When I want something installed in every IDE, I use a p2 task in my user.setup (Navigate -> Open Setup -> User). E.g., I have viPlugin installed in every IDE I install because I have the following in my user.setup. <?xml version="1.0" encoding="UTF-8"?>
<setup.p2:P2Task
xmi:version="2.0"
xmlns:xmi="http://www.omg.org/XMI"
xmlns:setup.p2="http://www.eclipse.org/oomph/setup/p2/1.0"
label="VI">
<requirement
name="com.mbartl.viplugin.eclipse.feature.group"
optional="true"/>
<repository
url="http://viplugin.com"/>
</setup.p2:P2Task>
There are tools already available that make it easy to create a p2 task:
https://wiki.eclipse.org/Eclipse_Oomph_Authoring#How_to_install_Eclipse_plugins_using_the_P2_Director_and_Repository_Explorer
Many people use Oomph to author specialized product setups that install a combination of features.
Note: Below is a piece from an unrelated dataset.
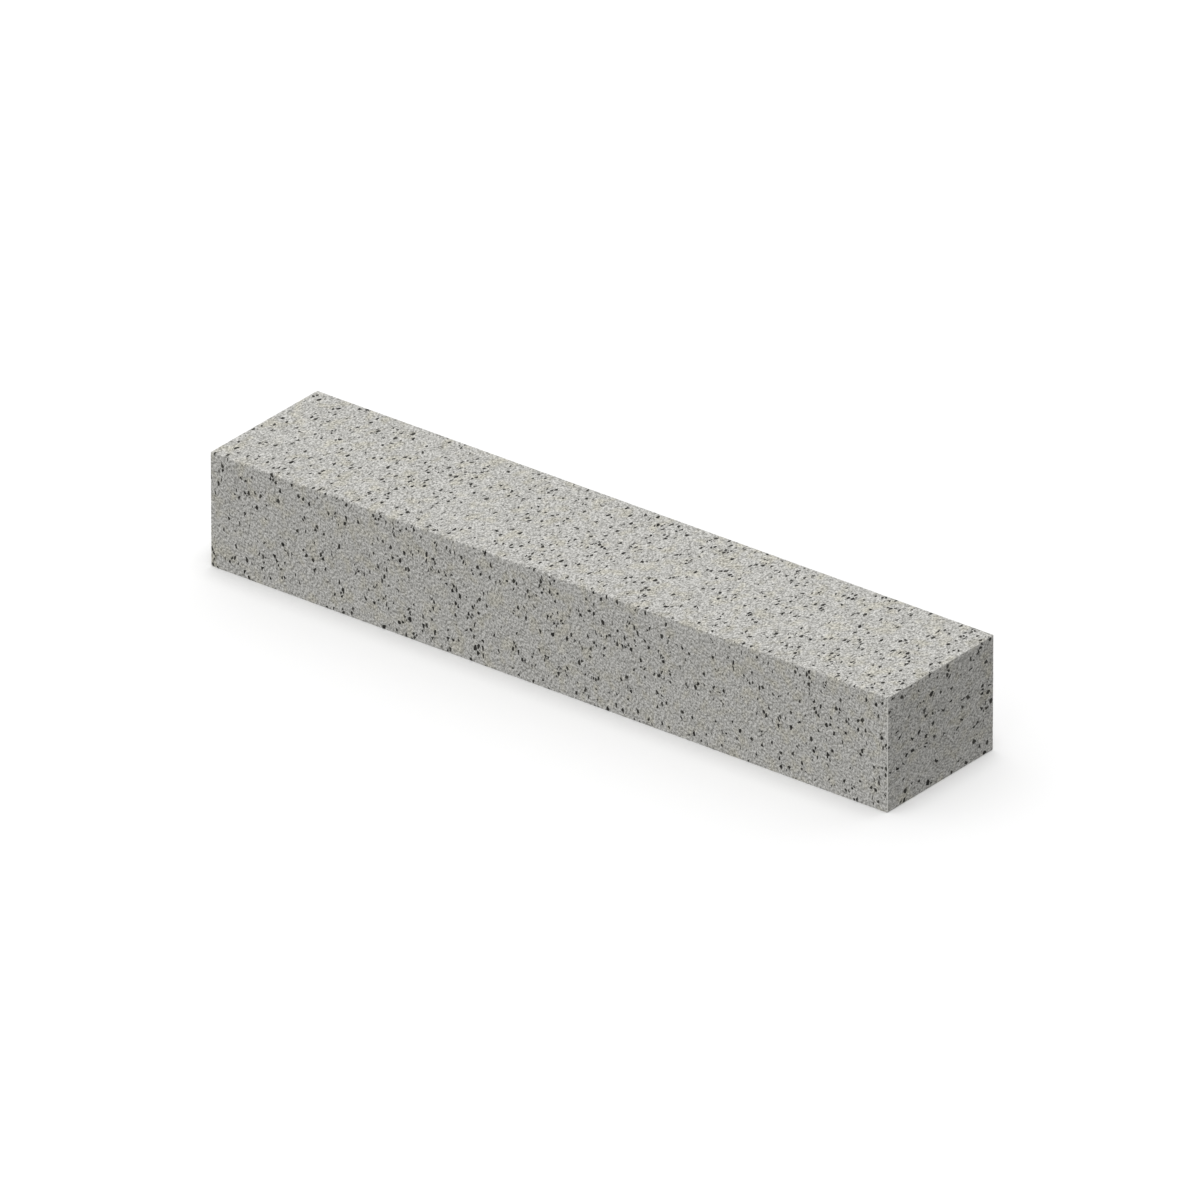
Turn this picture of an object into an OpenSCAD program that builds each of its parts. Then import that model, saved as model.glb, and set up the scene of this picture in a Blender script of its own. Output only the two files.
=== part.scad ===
// Concrete palisade: a solid, straight-sided post of shot-blasted precast
// concrete. Such posts are set on end, side by side, in a strip of footing
// concrete to edge a bed, a step or a low bank. It is cast in one piece and has
// no holes, so all that shapes it is its three sizes and the small bevel that
// the mould leaves on every arris.
//
// The post lies on one broad face. +X runs from its foot to its head, +Y across
// the broad face and +Z up. The origin is the middle of the bed face.

/* [Post] */
// Length of the post, from its foot to its head
post_length = 800; // [300:50:2000]
// Width of the two broad faces
broad_face = 160; // [80:5:300]
// Width of the two narrow faces, which is also how high the lying post stands
narrow_face = 120; // [60:5:250]

/* [Arrises] */
// How far the bevel on each arris is set back from the two faces that it joins
arris_bevel = 1; // [0.5:0.5:10]

/* [Hidden] */

// The upright, rectangular outline of the mould, centred, with its four corners
// cut back by the bevel.
module bevelled_rectangle(across, up) {
    x = across / 2;
    y = up / 2;
    b = arris_bevel;
    polygon([
        [x, b - y], [x, y - b],
        [x - b, y], [b - x, y],
        [-x, y - b], [-x, b - y],
        [b - x, -y], [x - b, -y]
    ]);
}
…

More commonly people author project setups that not only provision an installation, but also a workspace with the actual projects on which they work.
E.g., for EMF I have these simple instructions for creating a development environment for working on EMF:
https://ci.eclipse.org/emf/
This project setup ensures that the tools needed to work on EMF's source code are installed, it clones the EMF Git repository, provisions the target platform with the bundles needed to compile EMF, imports EMF's projects into the workspace, and organizes those projects into working sets, and so on.
In other words, Oomph has all the infrastructure you need to automate creating specialized installations and specialized workspaces.